The issue in this situation is whether the advertisement in the local paper offering £10 (Ten) of goods to anyone who spent £20 (Twenty) in the shop constituted an offer and led to a unilateral contract.

Unilateral contracts involve the promisor as a party making a promise open and available to anyone who performs the required action (Carlill v Carbolic Smoke Ball Company [1892] EWCA Civ 1, 1892). A unilateral advertisement requesting the performance of an act as the acceptanceis an offer, and the performance of the act is an acceptance of the offer that leads to the constitution of a unilateral contract. A unilateral offer may be in the form of an advertisement generally addressed to the whole world (Carlill v Carbolic Smoke Ball Company [1892] EWCA Civ 1, 1892).
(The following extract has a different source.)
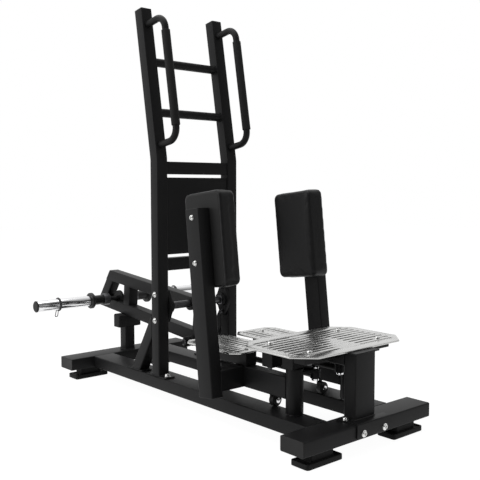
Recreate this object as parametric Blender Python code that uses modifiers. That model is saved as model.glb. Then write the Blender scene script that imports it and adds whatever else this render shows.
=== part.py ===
# Standing hip abductor machine. The user stands on the swinging foot plates, holds the ladder's
# handles and pushes two padded arms apart. Each arm turns on an upright shaft, and its crank
# pushes a rod that swings a weighted lever up off its rubber stop.
# X runs across the machine, Y from the fixed step at the front to the weights at the rear, Z up.
# All lengths are in metres. The origin is on the floor under the middle of the whole machine.

import bmesh
import bpy
from math import acos, atan2, cos, pi, radians, sin, tan
from mathutils import Matrix, Vector

# Clearance between pieces that touch, and between pieces that turn on each other
GAP = 0.0003

# Square tube and plate that most of the frame is made of
TUBE = 0.050
TUBE_ROUND = 0.004
PLATE = 0.005

# How far one welded shape reaches into the next
WELD = 0.0062

# Base: two flat rails between two cross members, on four feet
BASE_WIDTH = 0.637
BASE_LENGTH = 1.5205
BASE_TUBE_WIDE = 0.100
BASE_TUBE_HIGH = 0.050
RAIL_X = 0.1555
CAP_FACE = 0.003
CAP_PLUG = 0.012
CAP_WALL = 0.003
FOOT_X = 0.2105
FOOT_AHEAD = 0.004
FOOT_LONG = 0.161
FOOT_DEEP = 0.0756
FOOT_SOLE = 0.018
FOOT_ROUND = 0.005
NECK_LONG = 0.100
NECK_DEEP = 0.050
NECK_HIGH = 0.028

# Fixed step at the front, its post and the frame under it
STEP_TOP = 0.328
STEP_HALF_WIDTH = 0.268
STEP_FROM_FRONT = 0.0467
STEP_LONG = 0.334
STEP_CHAMFER = 0.065
FRONT_POST = 0.100
FRONT_POST_FROM_FRONT = 0.078
POST_FLANGE = 0.120
SPINE_WIDE = 0.100
SPINE_HIGH = 0.050
SPINE_BELOW = 0.0006
SPINE_END = 0.3847
FRONT_BAR_AT = 0.1237
FRONT_BAR_WIDTH = 0.424
FRONT_BAR_HIGH = 0.028
REAR_BAR_AT = 0.3077
REAR_BAR_WIDTH = 0.360
REAR_BAR_HIGH = 0.076

# Slots in the step and the foot plates
SLOT_LONG = 0.020
SLOT_WIDE = 0.009
SLOT_PITCH_X = 0.031
SLOT_PITCH_Y = 0.0248
SLOT_CLEAR = 0.014
STEP_BAND = 0.118
STEP_COLUMNS = 6
STEP_ROWS = 11
STEP_BOLT_X = 0.171
STEP_BOLTS_AT = (0.118, 0.302)
PLATE_COLUMNS = 5
PLATE_ROWS = 10

# Upright shafts and the plate that holds their tops
HUB_X = 0.137
HUB_FROM_FRONT = 0.2177
SHAFT_R = 0.015
SHAFT_FOOT_R = 0.027
SHAFT_FOOT = 0.004
SHAFT_PROUD = 0.005
HUB_PLATE = 0.011
HUB_PLATE_R = 0.035

# Ladder: two bent posts with rungs, cross bars, a back panel, handles and braces
POST_X = 0.1805
POST_FOOT_LONG = 0.130
BEND_Z = 0.968
LEAN = radians(9.7)
LEAN_LONG = 0.605
RUNG_R = 0.017
RUNGS_AT = (0.188, 0.394)
BAR_DEEP = 0.040
BAR_HIGH = 0.050
LOWER_BAR_Z = 0.5475
UPPER_BAR_Z = 0.933
PANEL_Z = 0.741
PANEL_HIGH = 0.308
PANEL_DEEP = 0.020
PANEL_SHEET = 0.003
HANDLE_REACH = 0.111
HANDLE_LOW = 0.0525
HANDLE_HIGH = 0.5385
HANDLE_BEND = 0.050
HANDLE_R = 0.0135
GRIP_R = 0.017
GRIP_AFTER_BEND = 0.002
GRIP_LONG = 0.374
BRACE_SLOPE = radians(58.4)
BRACE_BEHIND = 0.1483
BRACE_FOOT_LONG = 0.120
BRACE_FOOT_SHIFT = 0.010

# Lever: a welded frame of square tube on an axle between the posts
AXLE_FROM_FRONT = 0.936
AXLE_Z = 0.376
AXLE_R = 0.015
BEARING_BOLTS = 0.105
BEARING_END_R = 0.0175
BEARING_MIDDLE_R = 0.040
BEARING_FLANGE = 0.013
BEARING_BOSS_R = 0.029
BEARING_BOSS = 0.015
LEVER_TILT = radians(5.2)
LEVER_DEPTH = 0.136
LEVER_FRONT = 0.066
LEVER_TOP_REACH = 0.650
LEVER_BOTTOM_REACH = 0.7595
STRUT_AT = 0.495
AXLE_BOSS_R = 0.029
AXLE_BOSS_WIDE = 0.070
LUG_R = 0.035
LUG_THICK = 0.010

# Weight rod across the lever, with a collar and a plate sleeve at each end
ROD_AT = 0.592
ROD_R = 0.011
RING_R = 0.027
RING_FROM = 0.062
RING_TO = 0.092
COLLAR_R = 0.022
DISC_R = 0.037
DISC_FROM = 0.154
DISC_TO = 0.162
SLEEVE_R = 0.025
SLEEVE_TIP = 0.432
SLEEVE_CAP = 0.007
CLIP_AT = 0.320
CLIP_WIDE = 0.014
CLIP_WALL = 0.005
CLIP_WIRE_R = 0.003
CLIP_LOOP = 0.030

# Stop post on the rear cross member, with a rubber bumper as wide as shown
STOP_TOP = 0.203
STOP_FROM_REAR = 0.053
BUMPER_WIDE = 0.120
BUMPER_ROUND = 0.006

# Swinging arms and the linkage: the lever turns half as far as the arms
ARM_SWING = radians(35.0)
CRANK_R = 0.078
CRANK_THICK = 0.010
CRANK_END_R = 0.019
PIN_R = 0.008
PIN_HEAD_R = 0.013
PIN_HEAD = 0.009
HUB_R = 0.030
BEAM_HIGH = 0.075
BEAM_WIDE = 0.050
BEAM_UNDER = 0.147
SIDE_TUBE_AT = 0.252
LEG_INNER_X = 0.259
LEG_DEEP = 0.075
LEG_LEAN = radians(6.6)
LEG_AT = 0.2695
LEG_BOTTOM = 0.126
LEG_LONG = 0.659
CARRIER_FROM = 0.217
CARRIER_LONG = 0.270
FOOT_PLATE_INNER = 0.020
FOOT_PLATE_OUTER = 0.226
FOOT_PLATE_FROM = 0.205
FOOT_PLATE_LONG = 0.302
FOOT_PLATE_CHAMFER = 0.030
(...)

The performance of the action mentioned in the unilateral offer would bind the promisor to the terms of the offer, and there is implied obligation on the part of the promisor to not prevent the conditions of the offer from being completed (Daulia v Four Millbank Nominees [1978] Ch 231 CA., 1978). These principles were recently reaffirmed in O'Brien v MGN Ltd ([2001] EWCA Civ 1279, 2001).

Based on the facts of the situation and the authorities discussed, it is advised that the advertisement creates a binding obligation on Wholefoods and it is liable to honour it.